Given information:
■ ■ ■

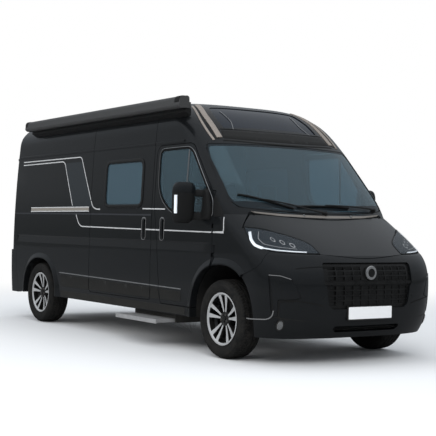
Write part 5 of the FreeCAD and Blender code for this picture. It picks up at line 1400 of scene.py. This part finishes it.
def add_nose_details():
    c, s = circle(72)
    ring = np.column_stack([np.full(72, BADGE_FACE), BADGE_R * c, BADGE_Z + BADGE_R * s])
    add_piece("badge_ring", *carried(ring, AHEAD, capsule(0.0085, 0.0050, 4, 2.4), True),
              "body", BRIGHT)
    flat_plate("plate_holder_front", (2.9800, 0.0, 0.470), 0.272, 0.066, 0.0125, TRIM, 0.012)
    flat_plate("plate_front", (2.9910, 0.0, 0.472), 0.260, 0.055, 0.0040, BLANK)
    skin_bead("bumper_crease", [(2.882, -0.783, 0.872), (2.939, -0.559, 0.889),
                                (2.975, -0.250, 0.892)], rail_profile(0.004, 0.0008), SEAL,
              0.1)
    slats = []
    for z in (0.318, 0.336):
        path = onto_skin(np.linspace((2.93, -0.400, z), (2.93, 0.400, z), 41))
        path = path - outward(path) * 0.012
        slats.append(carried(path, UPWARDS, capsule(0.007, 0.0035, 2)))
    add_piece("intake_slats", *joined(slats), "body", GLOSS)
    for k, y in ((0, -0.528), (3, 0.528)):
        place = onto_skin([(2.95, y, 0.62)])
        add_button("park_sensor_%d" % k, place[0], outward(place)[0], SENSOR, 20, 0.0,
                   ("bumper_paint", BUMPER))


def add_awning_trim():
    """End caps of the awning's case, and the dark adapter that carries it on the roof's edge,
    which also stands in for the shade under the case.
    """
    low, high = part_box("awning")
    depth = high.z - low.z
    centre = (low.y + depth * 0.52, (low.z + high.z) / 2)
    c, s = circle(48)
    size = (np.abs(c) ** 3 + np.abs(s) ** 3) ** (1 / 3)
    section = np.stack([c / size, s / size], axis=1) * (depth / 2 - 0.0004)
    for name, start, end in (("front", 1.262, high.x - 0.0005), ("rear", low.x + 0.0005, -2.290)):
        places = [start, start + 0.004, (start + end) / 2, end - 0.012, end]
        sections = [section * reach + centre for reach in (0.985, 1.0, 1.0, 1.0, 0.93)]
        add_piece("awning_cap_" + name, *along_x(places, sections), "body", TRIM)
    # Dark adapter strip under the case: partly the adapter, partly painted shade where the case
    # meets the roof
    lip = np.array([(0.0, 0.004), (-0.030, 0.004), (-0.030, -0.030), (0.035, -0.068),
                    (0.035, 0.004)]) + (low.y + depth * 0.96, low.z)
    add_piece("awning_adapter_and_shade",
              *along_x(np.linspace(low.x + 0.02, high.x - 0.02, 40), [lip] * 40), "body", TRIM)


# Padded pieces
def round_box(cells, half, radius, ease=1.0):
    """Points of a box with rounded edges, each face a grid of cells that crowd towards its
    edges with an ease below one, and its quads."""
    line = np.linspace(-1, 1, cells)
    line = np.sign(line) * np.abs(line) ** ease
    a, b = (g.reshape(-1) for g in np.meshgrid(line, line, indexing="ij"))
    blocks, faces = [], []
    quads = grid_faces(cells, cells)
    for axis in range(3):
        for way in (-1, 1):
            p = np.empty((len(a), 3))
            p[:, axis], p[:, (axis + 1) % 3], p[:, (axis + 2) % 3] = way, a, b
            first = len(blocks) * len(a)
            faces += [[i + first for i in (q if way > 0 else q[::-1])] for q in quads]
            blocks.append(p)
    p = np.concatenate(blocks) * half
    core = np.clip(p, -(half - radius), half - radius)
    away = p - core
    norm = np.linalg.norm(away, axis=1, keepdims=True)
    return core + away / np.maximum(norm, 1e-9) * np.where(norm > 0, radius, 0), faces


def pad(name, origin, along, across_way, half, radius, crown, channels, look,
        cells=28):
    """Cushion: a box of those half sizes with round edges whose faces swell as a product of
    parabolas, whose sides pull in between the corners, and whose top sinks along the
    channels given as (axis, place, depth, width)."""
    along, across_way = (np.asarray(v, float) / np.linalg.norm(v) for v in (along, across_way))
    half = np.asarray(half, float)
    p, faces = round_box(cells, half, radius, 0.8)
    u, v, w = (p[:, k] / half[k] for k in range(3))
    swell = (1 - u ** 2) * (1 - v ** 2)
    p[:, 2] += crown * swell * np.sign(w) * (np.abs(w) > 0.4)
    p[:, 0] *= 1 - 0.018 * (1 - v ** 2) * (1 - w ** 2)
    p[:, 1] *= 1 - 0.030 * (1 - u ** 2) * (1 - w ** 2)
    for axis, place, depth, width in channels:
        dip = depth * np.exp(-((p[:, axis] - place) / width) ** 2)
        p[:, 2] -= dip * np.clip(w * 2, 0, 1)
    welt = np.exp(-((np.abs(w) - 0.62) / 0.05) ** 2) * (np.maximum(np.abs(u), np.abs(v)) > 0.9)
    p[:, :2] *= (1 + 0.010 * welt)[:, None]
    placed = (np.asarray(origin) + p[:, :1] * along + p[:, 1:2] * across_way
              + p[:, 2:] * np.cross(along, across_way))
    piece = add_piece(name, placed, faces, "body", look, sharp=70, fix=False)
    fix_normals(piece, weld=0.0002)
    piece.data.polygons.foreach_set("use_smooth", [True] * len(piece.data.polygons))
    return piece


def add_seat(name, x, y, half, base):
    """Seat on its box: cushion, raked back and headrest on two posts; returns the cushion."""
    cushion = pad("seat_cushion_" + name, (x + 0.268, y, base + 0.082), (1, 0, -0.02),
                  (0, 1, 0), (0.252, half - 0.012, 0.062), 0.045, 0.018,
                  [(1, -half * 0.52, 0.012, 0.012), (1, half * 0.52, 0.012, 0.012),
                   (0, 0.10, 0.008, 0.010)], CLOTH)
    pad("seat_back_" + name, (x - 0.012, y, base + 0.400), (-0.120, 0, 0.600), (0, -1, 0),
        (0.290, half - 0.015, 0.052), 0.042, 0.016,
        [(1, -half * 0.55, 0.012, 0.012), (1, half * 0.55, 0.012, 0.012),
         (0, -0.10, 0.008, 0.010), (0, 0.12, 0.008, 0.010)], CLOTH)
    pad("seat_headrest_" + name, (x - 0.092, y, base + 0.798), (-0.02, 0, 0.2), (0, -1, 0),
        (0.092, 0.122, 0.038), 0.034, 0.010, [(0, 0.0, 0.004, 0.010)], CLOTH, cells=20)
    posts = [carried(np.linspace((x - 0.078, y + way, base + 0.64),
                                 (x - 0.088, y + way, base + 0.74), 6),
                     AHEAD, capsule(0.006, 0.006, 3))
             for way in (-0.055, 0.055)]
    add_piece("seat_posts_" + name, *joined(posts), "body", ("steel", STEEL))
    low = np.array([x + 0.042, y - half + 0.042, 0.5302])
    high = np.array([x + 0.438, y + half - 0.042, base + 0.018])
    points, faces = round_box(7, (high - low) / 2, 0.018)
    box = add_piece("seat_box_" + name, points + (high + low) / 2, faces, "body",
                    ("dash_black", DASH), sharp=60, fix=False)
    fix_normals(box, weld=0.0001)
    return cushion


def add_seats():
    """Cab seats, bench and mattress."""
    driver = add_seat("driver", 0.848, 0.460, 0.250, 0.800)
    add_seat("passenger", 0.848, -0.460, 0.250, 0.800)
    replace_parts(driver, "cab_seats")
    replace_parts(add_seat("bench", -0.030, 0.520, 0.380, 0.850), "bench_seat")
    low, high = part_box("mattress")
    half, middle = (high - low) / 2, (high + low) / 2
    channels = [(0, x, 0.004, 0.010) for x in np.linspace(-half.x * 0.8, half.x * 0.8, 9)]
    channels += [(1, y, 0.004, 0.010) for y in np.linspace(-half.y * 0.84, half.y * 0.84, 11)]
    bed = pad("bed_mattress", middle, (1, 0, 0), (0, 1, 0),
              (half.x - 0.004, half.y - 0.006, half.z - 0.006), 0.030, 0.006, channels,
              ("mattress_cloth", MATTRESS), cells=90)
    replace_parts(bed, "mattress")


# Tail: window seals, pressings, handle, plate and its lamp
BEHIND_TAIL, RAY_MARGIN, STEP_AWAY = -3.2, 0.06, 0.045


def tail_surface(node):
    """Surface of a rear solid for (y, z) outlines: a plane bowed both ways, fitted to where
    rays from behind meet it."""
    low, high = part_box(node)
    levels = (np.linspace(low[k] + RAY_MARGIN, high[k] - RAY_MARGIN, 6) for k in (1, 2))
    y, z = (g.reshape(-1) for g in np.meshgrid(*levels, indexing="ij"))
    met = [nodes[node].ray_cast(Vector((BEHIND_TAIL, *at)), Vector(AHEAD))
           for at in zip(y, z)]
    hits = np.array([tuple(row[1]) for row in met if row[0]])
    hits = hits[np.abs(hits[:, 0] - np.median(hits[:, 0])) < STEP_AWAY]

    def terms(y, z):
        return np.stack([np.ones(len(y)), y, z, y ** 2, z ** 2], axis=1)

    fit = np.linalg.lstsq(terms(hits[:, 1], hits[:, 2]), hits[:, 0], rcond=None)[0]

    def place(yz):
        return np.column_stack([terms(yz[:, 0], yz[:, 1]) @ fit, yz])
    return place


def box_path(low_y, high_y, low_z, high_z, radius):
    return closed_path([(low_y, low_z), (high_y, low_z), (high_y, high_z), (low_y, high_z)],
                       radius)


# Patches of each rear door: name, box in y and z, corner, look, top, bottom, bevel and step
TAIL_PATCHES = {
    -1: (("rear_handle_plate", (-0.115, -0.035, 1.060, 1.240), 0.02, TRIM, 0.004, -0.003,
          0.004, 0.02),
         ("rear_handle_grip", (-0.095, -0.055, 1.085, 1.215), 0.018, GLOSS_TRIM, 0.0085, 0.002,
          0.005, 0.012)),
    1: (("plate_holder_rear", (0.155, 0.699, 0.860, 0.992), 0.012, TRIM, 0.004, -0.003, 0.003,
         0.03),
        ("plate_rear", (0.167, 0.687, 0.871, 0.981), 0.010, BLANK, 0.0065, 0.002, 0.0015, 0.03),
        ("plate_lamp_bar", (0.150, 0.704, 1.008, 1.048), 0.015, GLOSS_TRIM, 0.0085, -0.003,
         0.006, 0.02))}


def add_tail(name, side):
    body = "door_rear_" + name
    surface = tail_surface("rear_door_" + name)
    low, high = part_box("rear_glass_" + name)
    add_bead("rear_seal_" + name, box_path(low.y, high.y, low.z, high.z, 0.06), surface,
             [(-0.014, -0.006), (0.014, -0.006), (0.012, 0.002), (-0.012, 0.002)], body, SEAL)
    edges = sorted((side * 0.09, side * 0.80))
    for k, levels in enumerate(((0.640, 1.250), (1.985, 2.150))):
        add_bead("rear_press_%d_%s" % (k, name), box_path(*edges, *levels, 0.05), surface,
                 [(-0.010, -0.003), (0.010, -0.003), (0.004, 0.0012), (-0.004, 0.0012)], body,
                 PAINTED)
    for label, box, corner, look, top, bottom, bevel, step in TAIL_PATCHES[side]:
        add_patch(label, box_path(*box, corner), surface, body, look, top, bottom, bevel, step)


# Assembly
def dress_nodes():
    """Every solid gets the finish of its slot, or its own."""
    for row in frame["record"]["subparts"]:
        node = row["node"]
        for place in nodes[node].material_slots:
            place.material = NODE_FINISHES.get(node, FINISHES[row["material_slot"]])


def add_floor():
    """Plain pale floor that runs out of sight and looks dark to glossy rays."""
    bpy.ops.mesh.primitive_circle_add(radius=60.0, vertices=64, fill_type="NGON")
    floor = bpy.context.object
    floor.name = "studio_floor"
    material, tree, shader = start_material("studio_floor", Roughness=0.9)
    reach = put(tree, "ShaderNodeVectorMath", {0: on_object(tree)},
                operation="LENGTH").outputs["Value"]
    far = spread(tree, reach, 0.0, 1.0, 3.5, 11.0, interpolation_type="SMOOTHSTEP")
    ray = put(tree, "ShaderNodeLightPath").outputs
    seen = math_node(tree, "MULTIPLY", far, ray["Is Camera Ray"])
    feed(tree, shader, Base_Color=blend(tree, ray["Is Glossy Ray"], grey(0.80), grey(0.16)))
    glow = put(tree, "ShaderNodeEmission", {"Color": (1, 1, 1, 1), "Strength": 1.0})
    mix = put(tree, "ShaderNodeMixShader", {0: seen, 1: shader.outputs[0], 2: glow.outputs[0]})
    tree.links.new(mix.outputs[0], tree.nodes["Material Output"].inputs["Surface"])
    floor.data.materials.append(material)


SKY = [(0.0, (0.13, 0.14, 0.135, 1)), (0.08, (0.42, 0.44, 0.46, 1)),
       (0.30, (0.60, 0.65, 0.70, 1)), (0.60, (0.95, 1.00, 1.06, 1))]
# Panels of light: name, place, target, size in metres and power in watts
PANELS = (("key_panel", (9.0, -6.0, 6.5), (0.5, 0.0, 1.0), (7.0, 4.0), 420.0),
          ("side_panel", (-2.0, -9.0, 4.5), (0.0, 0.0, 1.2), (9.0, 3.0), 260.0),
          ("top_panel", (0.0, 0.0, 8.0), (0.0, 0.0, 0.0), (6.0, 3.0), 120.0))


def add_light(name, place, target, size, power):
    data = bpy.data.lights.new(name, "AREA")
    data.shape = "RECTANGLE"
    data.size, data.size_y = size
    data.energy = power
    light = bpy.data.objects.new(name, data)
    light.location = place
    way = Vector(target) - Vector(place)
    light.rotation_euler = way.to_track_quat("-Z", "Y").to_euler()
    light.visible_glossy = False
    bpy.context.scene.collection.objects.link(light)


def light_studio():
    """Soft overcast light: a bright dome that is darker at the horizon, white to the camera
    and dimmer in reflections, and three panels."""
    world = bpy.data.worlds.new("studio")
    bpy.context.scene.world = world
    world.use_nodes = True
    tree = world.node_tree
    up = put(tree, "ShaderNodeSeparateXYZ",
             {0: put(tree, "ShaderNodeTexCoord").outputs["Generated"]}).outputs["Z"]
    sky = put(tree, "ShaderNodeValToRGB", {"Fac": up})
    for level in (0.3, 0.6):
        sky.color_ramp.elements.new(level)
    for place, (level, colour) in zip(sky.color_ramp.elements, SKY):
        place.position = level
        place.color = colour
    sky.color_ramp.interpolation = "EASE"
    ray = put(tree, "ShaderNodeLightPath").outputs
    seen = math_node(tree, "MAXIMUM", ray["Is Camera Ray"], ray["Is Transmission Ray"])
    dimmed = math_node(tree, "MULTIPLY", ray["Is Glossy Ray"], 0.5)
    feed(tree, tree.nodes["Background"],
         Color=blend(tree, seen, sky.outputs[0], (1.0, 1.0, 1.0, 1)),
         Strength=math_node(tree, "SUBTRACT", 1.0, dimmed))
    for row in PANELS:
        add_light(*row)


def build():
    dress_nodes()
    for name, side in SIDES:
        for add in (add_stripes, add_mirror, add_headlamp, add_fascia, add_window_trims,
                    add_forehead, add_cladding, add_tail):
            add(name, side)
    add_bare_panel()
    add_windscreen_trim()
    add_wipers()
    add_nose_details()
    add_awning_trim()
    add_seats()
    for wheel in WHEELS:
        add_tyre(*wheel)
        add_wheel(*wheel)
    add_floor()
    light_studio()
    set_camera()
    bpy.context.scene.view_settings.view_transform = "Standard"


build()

■ ■ ■

Exercise aim:
Examine the data above and state how many of its lines contain the word "bench", with no further remarks.

Solution for this exercise:
2